SHORT EXERCISE
Everything from the line containing "Turn this picture of an object into a build123d" through the line containing "stone_edge_round = 0.25" must be quoted exactly; everything else is left out.

DATASET
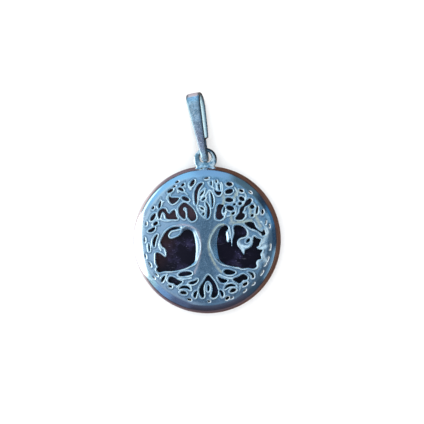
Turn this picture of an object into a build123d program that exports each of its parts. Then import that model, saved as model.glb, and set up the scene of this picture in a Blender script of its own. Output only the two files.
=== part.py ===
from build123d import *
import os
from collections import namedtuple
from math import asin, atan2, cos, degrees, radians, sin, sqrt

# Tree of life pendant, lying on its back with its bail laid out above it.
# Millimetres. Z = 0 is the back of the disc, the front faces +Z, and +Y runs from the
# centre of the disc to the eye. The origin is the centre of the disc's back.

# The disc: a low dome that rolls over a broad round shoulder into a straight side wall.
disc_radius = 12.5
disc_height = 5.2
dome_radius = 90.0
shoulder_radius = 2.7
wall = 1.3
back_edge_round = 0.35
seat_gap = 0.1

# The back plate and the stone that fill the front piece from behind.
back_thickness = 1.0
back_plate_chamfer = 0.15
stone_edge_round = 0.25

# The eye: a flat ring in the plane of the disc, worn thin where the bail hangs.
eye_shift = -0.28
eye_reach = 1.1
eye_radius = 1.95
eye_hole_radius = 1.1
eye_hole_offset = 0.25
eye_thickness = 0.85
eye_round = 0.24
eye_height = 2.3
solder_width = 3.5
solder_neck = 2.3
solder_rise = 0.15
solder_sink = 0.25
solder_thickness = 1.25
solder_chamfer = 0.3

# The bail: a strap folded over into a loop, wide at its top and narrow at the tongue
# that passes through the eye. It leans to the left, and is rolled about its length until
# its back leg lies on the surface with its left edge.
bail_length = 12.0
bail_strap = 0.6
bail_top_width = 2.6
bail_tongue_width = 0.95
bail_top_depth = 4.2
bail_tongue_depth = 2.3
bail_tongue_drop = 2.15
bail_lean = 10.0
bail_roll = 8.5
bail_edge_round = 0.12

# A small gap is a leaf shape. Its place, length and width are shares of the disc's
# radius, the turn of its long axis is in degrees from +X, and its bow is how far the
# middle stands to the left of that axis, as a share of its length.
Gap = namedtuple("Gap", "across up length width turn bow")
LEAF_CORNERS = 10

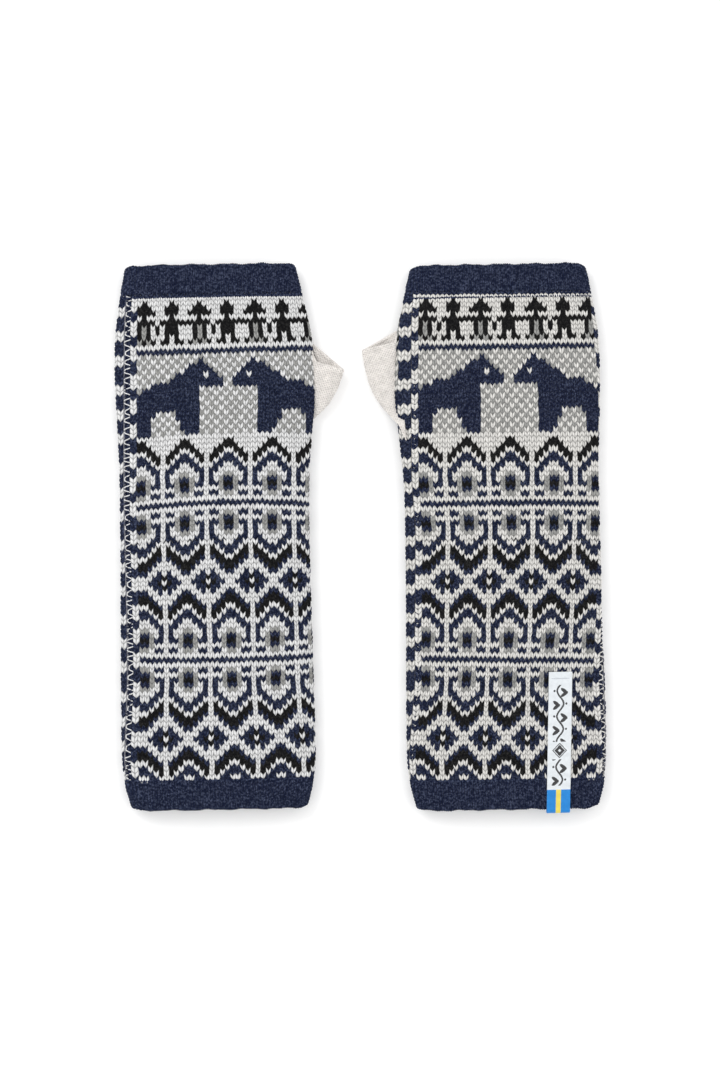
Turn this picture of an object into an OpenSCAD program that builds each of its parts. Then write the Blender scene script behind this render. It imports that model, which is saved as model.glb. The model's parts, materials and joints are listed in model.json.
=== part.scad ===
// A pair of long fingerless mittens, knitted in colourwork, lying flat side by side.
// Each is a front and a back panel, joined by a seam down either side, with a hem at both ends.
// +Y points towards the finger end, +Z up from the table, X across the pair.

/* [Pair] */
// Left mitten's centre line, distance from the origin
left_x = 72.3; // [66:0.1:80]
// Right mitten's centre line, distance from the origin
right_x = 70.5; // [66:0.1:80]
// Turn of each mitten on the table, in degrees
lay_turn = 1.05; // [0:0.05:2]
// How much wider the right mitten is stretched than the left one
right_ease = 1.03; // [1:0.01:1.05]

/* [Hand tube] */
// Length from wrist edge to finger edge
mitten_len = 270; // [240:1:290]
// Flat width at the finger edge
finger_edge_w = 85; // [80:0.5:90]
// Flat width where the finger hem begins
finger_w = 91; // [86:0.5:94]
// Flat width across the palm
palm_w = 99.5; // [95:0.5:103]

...

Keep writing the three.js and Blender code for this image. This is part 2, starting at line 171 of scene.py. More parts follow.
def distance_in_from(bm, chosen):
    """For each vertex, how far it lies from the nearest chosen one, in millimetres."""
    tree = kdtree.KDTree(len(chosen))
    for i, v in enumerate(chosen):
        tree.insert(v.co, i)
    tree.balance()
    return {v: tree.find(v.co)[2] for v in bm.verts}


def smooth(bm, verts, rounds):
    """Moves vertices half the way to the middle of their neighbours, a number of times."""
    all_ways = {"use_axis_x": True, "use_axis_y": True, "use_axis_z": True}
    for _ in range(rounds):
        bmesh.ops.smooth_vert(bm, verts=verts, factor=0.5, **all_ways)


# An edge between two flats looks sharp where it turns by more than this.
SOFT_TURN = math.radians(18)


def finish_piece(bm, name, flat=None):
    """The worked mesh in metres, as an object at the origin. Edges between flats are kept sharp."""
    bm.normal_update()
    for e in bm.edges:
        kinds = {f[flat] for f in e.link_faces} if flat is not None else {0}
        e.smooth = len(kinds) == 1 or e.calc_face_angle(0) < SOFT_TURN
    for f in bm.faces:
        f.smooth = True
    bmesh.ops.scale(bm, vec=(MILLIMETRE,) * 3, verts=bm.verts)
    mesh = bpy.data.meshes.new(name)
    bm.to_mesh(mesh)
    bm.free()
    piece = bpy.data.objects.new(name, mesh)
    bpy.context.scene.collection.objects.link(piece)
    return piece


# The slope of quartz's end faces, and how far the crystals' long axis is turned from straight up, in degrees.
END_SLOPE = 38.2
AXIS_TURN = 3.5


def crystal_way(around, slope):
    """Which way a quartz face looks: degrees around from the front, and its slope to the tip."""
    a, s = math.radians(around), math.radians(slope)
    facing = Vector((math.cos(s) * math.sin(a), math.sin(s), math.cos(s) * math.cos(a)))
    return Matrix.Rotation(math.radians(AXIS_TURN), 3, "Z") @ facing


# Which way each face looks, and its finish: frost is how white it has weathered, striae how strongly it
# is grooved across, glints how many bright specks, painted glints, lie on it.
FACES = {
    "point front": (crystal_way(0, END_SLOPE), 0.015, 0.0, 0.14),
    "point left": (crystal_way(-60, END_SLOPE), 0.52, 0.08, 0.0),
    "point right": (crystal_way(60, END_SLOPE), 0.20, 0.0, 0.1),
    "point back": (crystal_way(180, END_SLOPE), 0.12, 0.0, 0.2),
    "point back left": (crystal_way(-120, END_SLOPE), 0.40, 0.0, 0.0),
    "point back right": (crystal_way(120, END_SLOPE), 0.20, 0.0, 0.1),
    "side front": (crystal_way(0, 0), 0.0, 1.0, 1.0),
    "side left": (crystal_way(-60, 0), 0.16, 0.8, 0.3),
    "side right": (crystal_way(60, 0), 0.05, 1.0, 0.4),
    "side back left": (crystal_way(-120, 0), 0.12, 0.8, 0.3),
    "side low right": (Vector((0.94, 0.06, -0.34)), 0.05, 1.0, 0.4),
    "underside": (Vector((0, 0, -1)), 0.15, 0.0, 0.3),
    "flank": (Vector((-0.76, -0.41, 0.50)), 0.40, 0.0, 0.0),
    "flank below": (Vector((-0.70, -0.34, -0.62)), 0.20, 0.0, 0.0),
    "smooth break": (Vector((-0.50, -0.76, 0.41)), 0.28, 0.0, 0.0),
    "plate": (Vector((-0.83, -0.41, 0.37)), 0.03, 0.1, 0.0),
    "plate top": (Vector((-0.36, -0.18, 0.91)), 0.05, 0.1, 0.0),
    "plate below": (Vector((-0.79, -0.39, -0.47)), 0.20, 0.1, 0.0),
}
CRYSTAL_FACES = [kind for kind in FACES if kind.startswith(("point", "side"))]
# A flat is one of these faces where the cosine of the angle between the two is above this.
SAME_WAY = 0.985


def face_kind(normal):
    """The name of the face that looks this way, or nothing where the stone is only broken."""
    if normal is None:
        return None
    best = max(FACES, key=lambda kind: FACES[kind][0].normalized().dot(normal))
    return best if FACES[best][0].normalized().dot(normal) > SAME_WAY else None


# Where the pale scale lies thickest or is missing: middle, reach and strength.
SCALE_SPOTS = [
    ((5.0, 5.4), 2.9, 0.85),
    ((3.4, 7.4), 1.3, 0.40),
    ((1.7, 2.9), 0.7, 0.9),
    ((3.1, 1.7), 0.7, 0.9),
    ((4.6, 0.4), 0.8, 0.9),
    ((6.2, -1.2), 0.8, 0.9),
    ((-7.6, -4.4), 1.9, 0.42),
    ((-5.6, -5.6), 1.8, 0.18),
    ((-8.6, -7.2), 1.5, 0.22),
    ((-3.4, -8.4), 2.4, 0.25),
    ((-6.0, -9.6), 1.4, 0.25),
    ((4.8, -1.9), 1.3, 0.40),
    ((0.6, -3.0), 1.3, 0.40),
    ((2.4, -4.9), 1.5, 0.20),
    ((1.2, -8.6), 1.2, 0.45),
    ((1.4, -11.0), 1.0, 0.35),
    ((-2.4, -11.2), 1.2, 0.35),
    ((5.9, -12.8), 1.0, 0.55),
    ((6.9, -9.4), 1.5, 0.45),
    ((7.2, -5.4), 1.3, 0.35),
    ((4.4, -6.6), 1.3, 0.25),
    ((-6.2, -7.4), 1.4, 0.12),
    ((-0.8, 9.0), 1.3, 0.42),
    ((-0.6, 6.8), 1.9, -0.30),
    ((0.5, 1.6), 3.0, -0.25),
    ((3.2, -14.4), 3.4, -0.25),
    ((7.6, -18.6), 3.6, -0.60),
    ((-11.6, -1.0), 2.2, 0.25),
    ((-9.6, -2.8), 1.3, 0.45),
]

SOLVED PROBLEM
Turn this picture of an object into a build123d program that exports each of its parts. Then import that model, saved as model.glb, and set up the scene of this picture in a Blender script of its own. Output only the two files.
=== part.py ===
from build123d import *
import os
from collections import namedtuple
from math import asin, atan2, cos, degrees, radians, sin, sqrt

# Tree of life pendant, lying on its back with its bail laid out above it.
# Millimetres. Z = 0 is the back of the disc, the front faces +Z, and +Y runs from the
# centre of the disc to the eye. The origin is the centre of the disc's back.

# The disc: a low dome that rolls over a broad round shoulder into a straight side wall.
disc_radius = 12.5
disc_height = 5.2
dome_radius = 90.0
shoulder_radius = 2.7
wall = 1.3
back_edge_round = 0.35
seat_gap = 0.1

# The back plate and the stone that fill the front piece from behind.
back_thickness = 1.0
back_plate_chamfer = 0.15
stone_edge_round = 0.25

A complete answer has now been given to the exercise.